Arithmetic and Logic Instructions

These instructions perform arithmetic and logic operations:

Name	Operands	Description
`add`	`dst, src`	Adds the source and the destination, storing the result in the destination
`sub`	`dst, src`	Subtracts the source from the destination, storing the result in the destination
`and`	`dst, src`	Calculates logical AND between the source and the destination, storing the result in the destination
`or`	`dst, src`	Calculates logical OR between the source and the destination, storing the result in the destination
`xor`	`dst, src`	Calculates logical XOR between the source and the destination, storing the result in the destination
`test`	`dst, src`	Calculates logical AND between the source and the destination without storing the result
`shl`	`dst, <const>`	Calculates the logical shifted value from the destination with a constant number of positions, storing the result in the destination

Program Control Instructions

These instructions are used to control the flow of programs:

Name	Operands	Description
`jmp`	`<address>`	Jumps unconditionally to the specified address(directly, by register, by labels)
`cmp`	`dst, src`	Compares the source with the destination(more details below)
j`cond`	`<address>`	Jumps conditionally to the specified address depending on the state of the flag(set/not set)/condition variable
call	`<address>`	Calls the subroutine located at the specified address

NOTE: The ‘cmp dest, src’ instruction effectively calculates dest - src behind the scenes(as in subtracting the source from the destination). We are talking about an unsigned subtraction, without storing the result.

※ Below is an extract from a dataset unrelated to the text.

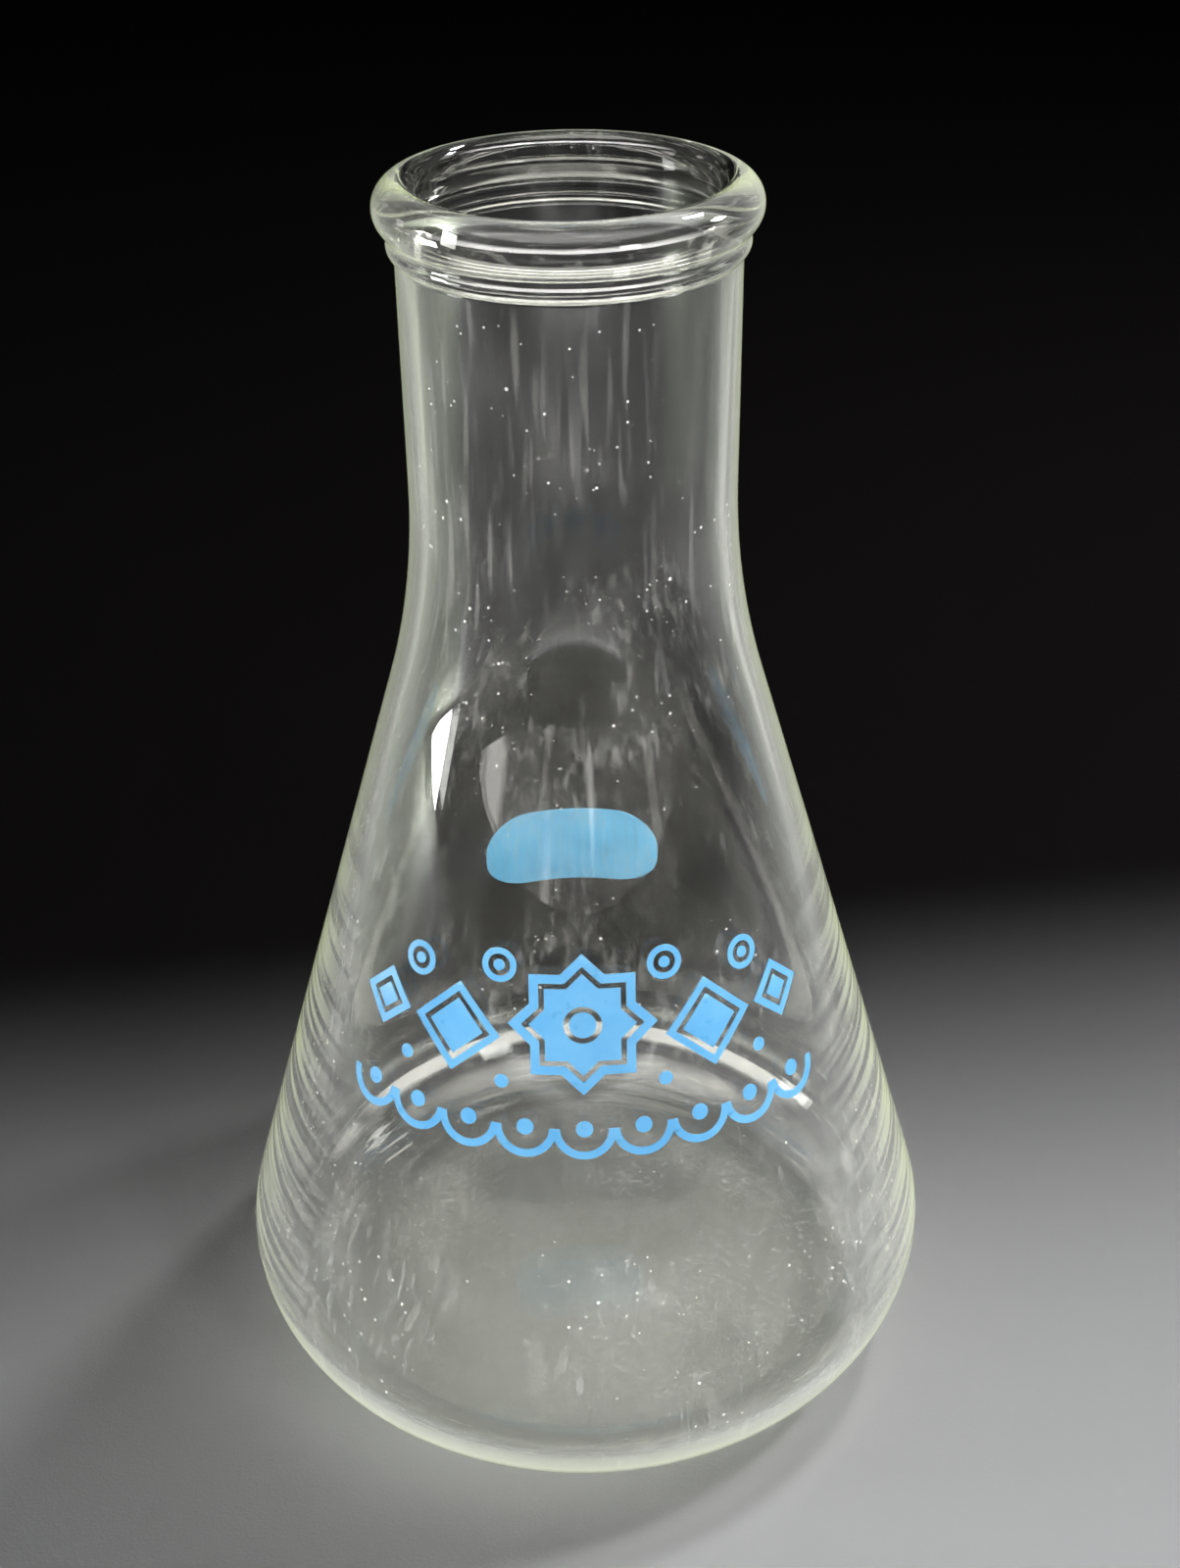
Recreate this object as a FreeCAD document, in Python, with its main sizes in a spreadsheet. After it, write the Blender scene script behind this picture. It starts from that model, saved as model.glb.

Therefore, when talking about the code:

  cmp eax, 0
  jl negative

The jump to the negative label will be made only if the value in eax is less than 0. The eax - 0 subtraction is evaluated and if the result is negative(and so, eax is negative), the jump will be made.
When have comparisons with 0, the same thing can be done more efficiently using the test instruction:

  test eax, eax
  jl negative